Modeling code records:
▼▼▼
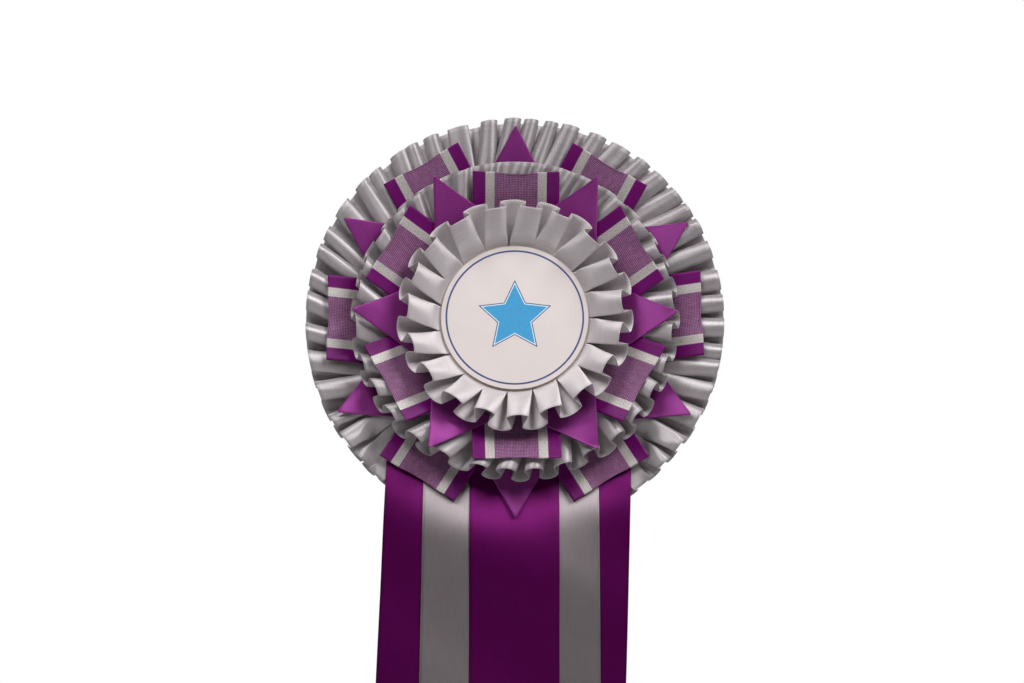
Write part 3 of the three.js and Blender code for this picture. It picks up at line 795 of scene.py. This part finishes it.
def turned(angle, x, up):
    """A place made for the direction straight up, turned to an angle from the right."""
    turn = math.radians(angle - 90)
    return x * math.cos(turn) - up * math.sin(turn), x * math.sin(turn) + up * math.cos(turn)


def outer_rest(x, up):
    """The outer frill's lobes, or the tails that lie over them."""
    radius = np.hypot(x, up)
    at_tail = smooth((-up / np.maximum(radius, MM) - AT_TAIL) / AT_TAIL_OVER)
    level = over_outer(x, up) - 0.1 * MM
    return level + at_tail * (np.minimum(0, tail_forward(x, up) - level) + TAIL_LAYERS * LAYER)


RESTS = {
    "outer": (outer_rest, ["outer_frill_ribbon"]),
    "middle": (over_middle, ["middle_frill_ribbon"]),
}

LOOP_GAP = 1.5 * MM            # between a loop's two layers at its fold
LOOP_SAG = 0.9 * MM
LOOP_TUCK = 0.8 * MM           # how much the fold's sheer middle draws in
NEAR_FOLD = 14 * MM
LOOP_OPEN = 0.25               # share of the gap left at the tucked end
STRAIGHT_ROWS = 26
BEND_ROWS = 15
LOOP_COLUMNS = 41
RIGID_EDGE = 0.72              # where across the ribbon its stiff woven edge rests
EDGE_SHARE = 0.55              # how much the loop keeps level with its stiff edge
SHEER_PART = 0.56              # where across the ribbon the sag begins, and over what share it grows
SHEER_FADE = 0.5
LOOP_LEAN = 0.012              # how much the loops differ: sideways slope, degrees and height at the fold
LOOP_SKEW = 0.9
LOOP_TILT = 0.25 * MM


def loop_rows(straight, bend):
    """Distances along a loop's ribbon: out, round the fold and back."""
    round_fold = straight + bend * np.linspace(0, 1, BEND_ROWS)[1:-1]
    out = np.linspace(0, straight, STRAIGHT_ROWS)
    back = np.linspace(straight + bend, 2 * straight + bend, STRAIGHT_ROWS)
    return np.concatenate([out, round_fold, back])[:, None]


def loop(name, node, angle, start, fold, tier, rng):
    """A striped ribbon folded back on itself, fold outward: flat at its woven edges, sagging at the sheer
    middle."""
    height_at, rests_on = RESTS[tier]
    straight = fold - LOOP_GAP / 2 - start
    bend = math.pi * LOOP_GAP / 2
    across = np.linspace(-1, 1, LOOP_COLUMNS)[None]
    rows = loop_rows(straight, bend)
    on_bend = np.clip((rows - straight) / bend, 0, 1)
    radius = start + np.minimum(rows, straight) - np.maximum(0, rows - straight - bend)
    radius = radius + LOOP_GAP / 2 * np.sin(on_bend * math.pi)
    opening = smooth((radius - start) / (fold - start)) * (1 - LOOP_OPEN) + LOOP_OPEN
    lift = LOOP_GAP * (1 - np.cos(on_bend * math.pi)) / 2 * opening
    sheer = smooth((SHEER_PART - np.abs(across)) / SHEER_FADE)
    near_fold = smooth((radius - fold + NEAR_FOLD) / NEAR_FOLD)
    radius = radius - near_fold * sheer * LOOP_TUCK
    lean = rng.normal(0, LOOP_LEAN)
    skew = rng.normal(0, LOOP_SKEW)
    x = across * WIDE / 2 + lean * (radius - start)
    stiff = height_at(*turned(angle, 0 * x + RIGID_EDGE * WIDE / 2, radius))
    draped = height_at(*turned(angle, x, radius))
    lies = np.maximum(stiff, draped) * EDGE_SHARE + draped * (1 - EDGE_SHARE)
    sag = sheer * near_fold * LOOP_SAG * (0.3 + on_bend) * on_bend
    tip_tilt = across * rng.normal(0, LOOP_TILT) * near_fold
    forward = lies + ON_LOBES + lift - sag + tip_tilt
    uv = np.stack(np.broadcast_arrays(rows, across * WIDE / 2), axis=-1)
    points = place(*turned(angle + skew, x, radius), forward)
    piece = sheet_mesh(name, points, uv, STRIPED, thickness=SHEER_CLOTH)
    finish_piece(piece, "novelty_ribbon", node)


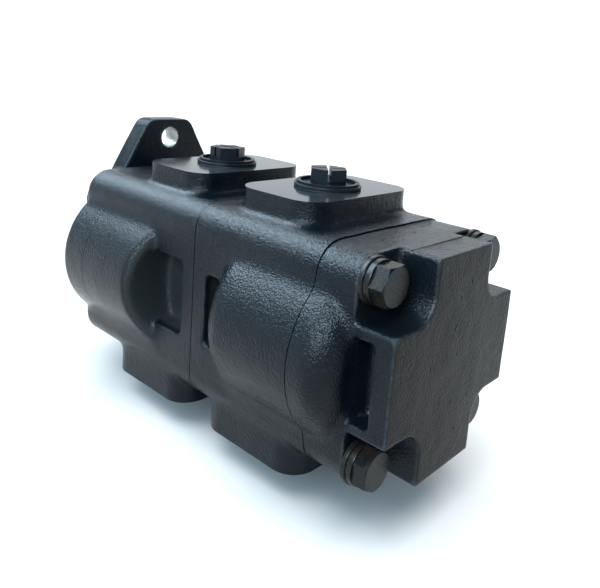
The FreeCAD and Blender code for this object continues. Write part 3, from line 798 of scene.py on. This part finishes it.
def rubber(name):
    """Black sealing rubber."""
    m = Surface(name)
    grain = m.noise(1800.0)
    base = m.mix(m.span(grain, 0.3, 0.7), rgb(0.01, 0.01, 0.01), rgb(0.022, 0.022, 0.022))
    dull = m.span(grain, 0.3, 0.7, 0.55, 0.7)
    return m.set(color=base, rough=dull, normal=m.bump(grain, 0.00002))


def pale_floor(name):
    """Even, pale, quite matt studio floor."""
    m = Surface(name)
    base = m.mix(m.span(m.noise(3.0), 0.3, 0.7), rgb(0.86, 0.86, 0.86), rgb(0.88, 0.88, 0.875))
    return m.set(color=base, rough=1.0, specular=0.0)


def paint_node(node, material):
    mesh = NODES[node].data
    if len(mesh.materials) == 0:
        mesh.materials.append(material)
    for k in range(len(mesh.materials)):
        mesh.materials[k] = material


BLUE_BLACK = ((0.0008, 0.002, 0.0034), (0.0022, 0.0034, 0.0044))
BROWN_BLACK = ((0.003, 0.0027, 0.002), (0.006, 0.0052, 0.0038))

CAST = painted_casting("cast_paint", 0.0007, 0.15, 0.14, *BLUE_BLACK)
END = painted_casting("end_paint", 0.0004, 0.2, 0.055, *BROWN_BLACK)
RIM = painted_casting("rim_paint", 0.0005, 0.2, 0.055, *BLUE_BLACK)
FLAT = flat_paint("machined_paint")
IRON = iron("bare_iron")
OXIDE = black_oxide("black_oxide")
PLASTIC = plastic("black_plastic")
STEEL = bare_metal("ground_steel", (0.55, 0.54, 0.52))
BRONZE = bare_metal("bearing_bronze", (0.55, 0.36, 0.16))
ALUMINIUM = bare_metal("aluminium", (0.66, 0.66, 0.66))
RUBBER = rubber("seal_rubber")

# The end of a CAD node's name and its material. All others are steel.
LOOKS = {
    "bushes": BRONZE, "thrust_plate": BRONZE, "bearing_block": ALUMINIUM, "seal": RUBBER,
    "bolts": OXIDE, "washers": OXIDE, "plug": PLASTIC, "outlet_ring": RUBBER, "inlet_ring": RUBBER,
    "retaining_ring": OXIDE,
}


# --- build ---------------------------------------------------------------------

for node in NODES:
    material = STEEL
    for ending, look in LOOKS.items():
        if node.endswith(ending):
            material = look
    paint_node(node, material)

SKIN_CO, SKIN_QUAD = skin()
STRETCHES = {
    "mounting_flange": (0.0, FLANGE_X - GAPS["flange"], OPEN),
    "front_gear_housing": (FLANGE_X + GAPS["flange"], MIDDLE_X - GAPS["middle"], PAD_Z),
    "rear_gear_housing": (MIDDLE_X + GAPS["middle"], COVER_X - GAPS["cover"], PAD_Z),
    "rear_end_cover": (COVER_X + GAPS["cover"], END_X + 5.0, OPEN),
}
CASTING_LOOKS = (CAST, FLAT, IRON, END, RIM)

for node, (low_x, high_x, reach_z) in STRETCHES.items():
    piece = casting(node, SKIN_CO, SKIN_QUAD, low_x, high_x, reach_z)
    finish_mesh(piece, 40.0)
    piece.data.materials.clear()
    for look in CASTING_LOOKS:
        piece.data.materials.append(look)
    for face in piece.data.polygons:
        face.material_index = CASTING_LOOKS.index(casting_look(node, face.center / MM, face.normal))
    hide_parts(node)

for node in FASTENERS:
    softened(node, 0.3, OXIDE)
for node in PLUGS:
    softened(node, 0.25, PLASTIC)


# --- floor and room ------------------------------------------------------------

FLOOR_HALF = 60.0
corners = [(FLOOR_HALF * i, FLOOR_HALF * j, 0.0) for i, j in ((-1, -1), (1, -1), (1, 1), (-1, 1))]
floor = mesh_object("floor", corners, [(0, 1, 2, 3)])
floor.location.z = min(float(CAD_BOX[0][2]), float(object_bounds()[0][2]))
floor.data.materials.append(pale_floor("floor"))

BEHIND = (-0.64, 0.745, 0.19)
FRONT = (-0.25, -0.855, 0.453)
ROOM_TINT = rgb(0.6, 0.83, 1.0)


def studio_world(world, low, glow, backdrop, wash):
    """A dim room with a soft horizon, a bright front side and a white backdrop; the camera sees white."""
    world.use_nodes = True
    t = Tree(world.node_tree)
    place = t.tree.nodes.new("ShaderNodeTexCoord").outputs["Generated"]
    parts = t.tree.nodes.new("ShaderNodeSeparateXYZ")
    t.link(place, parts.inputs[0])

    def toward(direction):
        n = t.tree.nodes.new("ShaderNodeVectorMath")
        n.operation = "DOT_PRODUCT"
        t.link(place, n.inputs[0])
        n.inputs[1].default_value = direction
        return n.outputs["Value"]

    rise = t.span(parts.outputs["Z"], 0.05, 0.45, glow - low, 0.0)
    wall = t.span(toward(BEHIND), 0.55, 0.92, 0.0, backdrop)
    front = t.span(toward(FRONT), 0.35, 0.85, 0.0, wash)
    room = t.math("ADD", t.math("ADD", t.math("ADD", rise, front), wall), low)
    camera_ray = t.tree.nodes.new("ShaderNodeLightPath").outputs["Is Camera Ray"]
    background = t.tree.nodes["Background"]
    t.link(t.math("MAXIMUM", room, camera_ray), background.inputs["Strength"])
    tint = t.mix(t.math("MAXIMUM", wall, camera_ray), ROOM_TINT, rgb(1.0, 1.0, 1.0))
    t.link(tint, background.inputs["Color"])


scene = bpy.context.scene
scene.view_settings.view_transform = "Standard"
scene.world = bpy.data.worlds.new("studio")
studio_world(scene.world, 0.2, 0.4, 0.76, 1.7)


# --- lights --------------------------------------------------------------------

AIM = (0.14, -0.02, 0.0)


def light(name, kind, place, power, colour):
    data = bpy.data.lights.new(name, kind)
    data.energy = power
    data.color = colour
    obj = bpy.data.objects.new(name, data)
    scene.collection.objects.link(obj)
    obj.location = place
    obj.rotation_euler = (Vector(AIM) - Vector(place)).to_track_quat("-Z", "Y").to_euler()
    return obj


def softbox(name, place, size, watts, colour):
    """A large soft lamp that lights the pump and leaves the floor's even white alone."""
    obj = light(name, "AREA", place, watts, colour)
    obj.data.shape = "RECTANGLE"
    obj.data.size, obj.data.size_y = size
    obj.light_linking.receiver_collection = UNLIT


UNLIT = bpy.data.collections.new("not_lit_by_softboxes")
UNLIT.objects.link(floor)
UNLIT.collection_objects[0].light_linking.link_state = "EXCLUDE"

softbox("window", (-0.62, -0.34, 0.92), (1.0, 0.8), 58.0, (0.66, 0.85, 1.0))
softbox("front", (0.46, -0.77, 0.52), (0.4, 0.3), 20.0, (0.7, 0.87, 1.0))
softbox("far", (-0.3, 0.8, 0.9), (1.0, 0.6), 6.0, (0.85, 0.93, 1.0))
overhead = light("overhead", "SUN", (0.3, -0.4, 2.0), 3.5, (1.0, 0.985, 0.96))
overhead.data.angle = 1.0
overhead.visible_glossy = False


# --- camera --------------------------------------------------------------------

AZIMUTH, ELEVATION, ROLL = -0.722, 0.193, 0.078
TARGET = Vector((79.867, 97.633, 32.144)) * MM
DISTANCE = 0.518615

camera_data = bpy.data.cameras.new("camera")
camera_data.lens = 38.63
camera_data.sensor_width = 36.0
camera_data.shift_x = -0.0286
camera_data.shift_y = -0.1656
camera_data.clip_start = 0.01
camera = bpy.data.objects.new("camera", camera_data)
scene.collection.objects.link(camera)

back = Vector((-math.sin(AZIMUTH) * math.cos(ELEVATION), -math.cos(AZIMUTH) * math.cos(ELEVATION),
               math.sin(ELEVATION)))
right = (-back).cross(Vector((0, 0, 1))).normalized()
up = right.cross(-back)
right, up = math.cos(ROLL) * right + math.sin(ROLL) * up, math.cos(ROLL) * up - math.sin(ROLL) * right
stand = TARGET + DISTANCE * back
camera.matrix_world = Matrix((
    (right.x, up.x, back.x, stand.x),
    (right.y, up.y, back.y, stand.y),
    (right.z, up.z, back.z, stand.z),
    (0, 0, 0, 1)))
scene.camera = camera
▲▲▲
● **THE PROBLEM**
Beginning with the line containing "The FreeCAD and" and ending with the line containing "BROWN_BLACK = ((0.003, 0.0027, 0.002), (0.006, 0.0052, 0.0038))", extract those lines exactly from the listing above, and only those.

● **EXERCISE OUTPUT**
The FreeCAD and Blender code for this object continues. Write part 3, from line 798 of scene.py on. This part finishes it.
def rubber(name):
    """Black sealing rubber."""
    m = Surface(name)
    grain = m.noise(1800.0)
    base = m.mix(m.span(grain, 0.3, 0.7), rgb(0.01, 0.01, 0.01), rgb(0.022, 0.022, 0.022))
    dull = m.span(grain, 0.3, 0.7, 0.55, 0.7)
    return m.set(color=base, rough=dull, normal=m.bump(grain, 0.00002))


def pale_floor(name):
    """Even, pale, quite matt studio floor."""
    m = Surface(name)
    base = m.mix(m.span(m.noise(3.0), 0.3, 0.7), rgb(0.86, 0.86, 0.86), rgb(0.88, 0.88, 0.875))
    return m.set(color=base, rough=1.0, specular=0.0)


def paint_node(node, material):
    mesh = NODES[node].data
    if len(mesh.materials) == 0:
        mesh.materials.append(material)
    for k in range(len(mesh.materials)):
        mesh.materials[k] = material


BLUE_BLACK = ((0.0008, 0.002, 0.0034), (0.0022, 0.0034, 0.0044))
BROWN_BLACK = ((0.003, 0.0027, 0.002), (0.006, 0.0052, 0.0038))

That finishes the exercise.